At no point this season have the Rays played 21 games and done any worse than 8-13.  Assuming they won't do any worse than that down the stretch (I'll explain the safeness of this assumption momentarily), for the Yankees to gain five or more games over the Rays, they will need to win, at the very least, 12 more games.

The remaining schedule makes both sides of this postulate seem far-fetched.

New York has eighteen games left against winning teams, including seven against the Rays and six against the archrival Red Sox.  So far, on the season, the Yanks have gone 5-6 against Tampa and 7-5 against Boston.  They also have to travel to Toronto to play a Jays team who is actually leading them in their season series (7-8).  This is hardly an easy schedule.  In fact, even factoring in the lowly Orioles, who the Yankees have owned (11-4), New York has just a .566 winning percentage against these teams, barely enough to get to 12 wins in 21 games.

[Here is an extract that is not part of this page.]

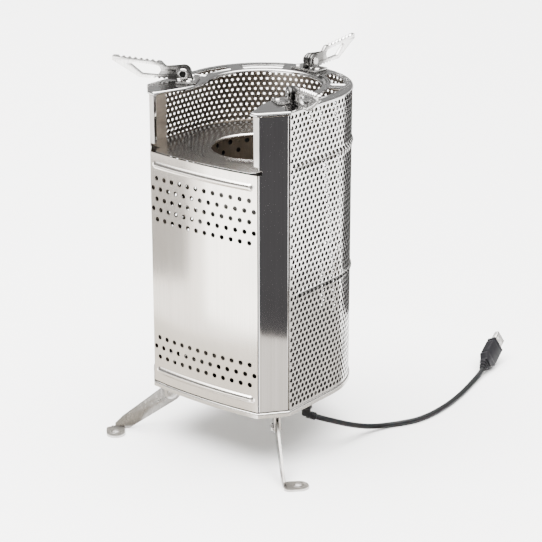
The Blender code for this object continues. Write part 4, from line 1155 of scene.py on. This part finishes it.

And, to make matters worst, they will spend most of the remaining schedule on the road, playing 14 of their remaining 21 away from the friendly confines of Yankee Stadium (for the season, New York has a .567 W% on the road, .662 at home).

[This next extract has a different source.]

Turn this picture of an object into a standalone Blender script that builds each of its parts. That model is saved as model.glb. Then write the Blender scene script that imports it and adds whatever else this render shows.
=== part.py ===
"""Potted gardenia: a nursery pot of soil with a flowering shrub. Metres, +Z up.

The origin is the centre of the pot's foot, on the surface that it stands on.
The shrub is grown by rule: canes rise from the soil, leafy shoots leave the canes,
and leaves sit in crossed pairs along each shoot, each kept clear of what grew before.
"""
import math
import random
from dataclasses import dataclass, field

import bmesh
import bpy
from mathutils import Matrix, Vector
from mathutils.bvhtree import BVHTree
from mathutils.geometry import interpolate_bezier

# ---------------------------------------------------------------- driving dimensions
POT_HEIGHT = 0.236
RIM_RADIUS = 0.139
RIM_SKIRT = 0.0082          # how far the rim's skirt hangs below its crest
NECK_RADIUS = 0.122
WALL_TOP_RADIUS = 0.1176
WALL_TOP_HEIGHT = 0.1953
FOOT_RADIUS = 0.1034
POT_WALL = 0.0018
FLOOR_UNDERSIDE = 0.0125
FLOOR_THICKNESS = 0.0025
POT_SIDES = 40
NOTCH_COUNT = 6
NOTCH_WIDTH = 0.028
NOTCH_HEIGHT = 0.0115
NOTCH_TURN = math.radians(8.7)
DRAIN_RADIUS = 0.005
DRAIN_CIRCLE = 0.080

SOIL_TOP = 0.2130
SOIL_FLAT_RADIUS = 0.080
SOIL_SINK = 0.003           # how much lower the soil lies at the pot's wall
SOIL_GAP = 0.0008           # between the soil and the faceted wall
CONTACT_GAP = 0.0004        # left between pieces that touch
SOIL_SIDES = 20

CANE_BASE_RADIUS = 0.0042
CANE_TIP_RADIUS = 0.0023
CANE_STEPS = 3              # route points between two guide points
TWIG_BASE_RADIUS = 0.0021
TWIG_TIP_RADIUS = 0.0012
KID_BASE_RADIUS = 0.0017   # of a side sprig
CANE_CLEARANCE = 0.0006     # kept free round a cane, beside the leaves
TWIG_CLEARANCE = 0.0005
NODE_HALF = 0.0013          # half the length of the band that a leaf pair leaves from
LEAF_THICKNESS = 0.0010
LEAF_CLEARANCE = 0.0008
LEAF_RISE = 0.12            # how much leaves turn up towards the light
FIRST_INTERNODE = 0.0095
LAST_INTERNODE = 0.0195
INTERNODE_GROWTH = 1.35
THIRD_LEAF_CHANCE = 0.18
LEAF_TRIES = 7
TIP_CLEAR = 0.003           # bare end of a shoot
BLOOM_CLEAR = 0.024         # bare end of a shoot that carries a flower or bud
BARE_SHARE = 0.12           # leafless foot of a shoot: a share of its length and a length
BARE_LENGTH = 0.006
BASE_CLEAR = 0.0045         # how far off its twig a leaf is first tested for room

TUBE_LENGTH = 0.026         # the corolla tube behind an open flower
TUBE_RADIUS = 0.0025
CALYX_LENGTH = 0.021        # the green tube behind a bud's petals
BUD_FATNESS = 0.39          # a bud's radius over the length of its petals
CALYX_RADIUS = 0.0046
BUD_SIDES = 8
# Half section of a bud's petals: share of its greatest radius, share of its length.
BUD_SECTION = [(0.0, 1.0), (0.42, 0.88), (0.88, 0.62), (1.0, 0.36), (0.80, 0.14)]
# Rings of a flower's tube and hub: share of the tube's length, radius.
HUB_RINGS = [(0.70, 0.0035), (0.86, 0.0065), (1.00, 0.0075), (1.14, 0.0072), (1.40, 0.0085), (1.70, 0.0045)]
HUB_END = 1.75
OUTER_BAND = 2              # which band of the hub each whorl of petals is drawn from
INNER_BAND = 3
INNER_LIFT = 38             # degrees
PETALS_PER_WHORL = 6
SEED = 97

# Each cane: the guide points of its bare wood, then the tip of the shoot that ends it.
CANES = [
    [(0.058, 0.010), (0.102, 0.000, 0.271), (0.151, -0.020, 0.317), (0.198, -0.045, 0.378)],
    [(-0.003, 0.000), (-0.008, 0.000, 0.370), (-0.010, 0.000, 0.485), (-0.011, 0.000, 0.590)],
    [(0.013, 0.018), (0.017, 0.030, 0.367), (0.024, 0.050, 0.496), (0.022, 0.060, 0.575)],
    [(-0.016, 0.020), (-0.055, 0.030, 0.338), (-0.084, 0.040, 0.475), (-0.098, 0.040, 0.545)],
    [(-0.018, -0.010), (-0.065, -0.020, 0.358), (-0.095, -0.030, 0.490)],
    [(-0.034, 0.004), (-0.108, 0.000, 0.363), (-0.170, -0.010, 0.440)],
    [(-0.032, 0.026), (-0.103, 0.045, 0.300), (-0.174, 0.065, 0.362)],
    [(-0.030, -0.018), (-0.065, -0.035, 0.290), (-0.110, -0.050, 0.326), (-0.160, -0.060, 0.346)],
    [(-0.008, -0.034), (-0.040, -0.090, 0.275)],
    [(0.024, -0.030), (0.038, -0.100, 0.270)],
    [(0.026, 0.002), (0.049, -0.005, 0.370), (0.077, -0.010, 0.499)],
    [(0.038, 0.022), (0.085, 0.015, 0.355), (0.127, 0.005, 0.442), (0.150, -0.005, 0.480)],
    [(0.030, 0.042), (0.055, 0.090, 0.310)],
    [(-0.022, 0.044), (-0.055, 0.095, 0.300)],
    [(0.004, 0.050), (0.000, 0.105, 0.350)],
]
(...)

The Rays, on the other hand, have 13 of their remaining contests in Tampa (.623 at home, .592 on road).  More importantly, the only winning team they play the rest of the way is the Yankees (as well as one remaining game in their current series with the Jays).  Even when the Rays had their worst 21-game stretch of the season, if featured opponents like Boston, Chicago, San Diego, Atlanta, and Texas.  Against the teams they will actually be playing down the stretch, the Rays are 27-15 (.643).  

Looking at these schedules, not only does it seem highly unlikely that the Yankees will gain significant ground over the Rays, it actually looks like it would be an impressive feat if they were able to hold off the Rays and maintain their loose hold on the division.  While the Yankees last ten games come against Boston (7) and Toronto (3), the Rays will be getting rich on three worst franchises in the American League: Seattle (3), Baltimore (3), and Kansas City (4).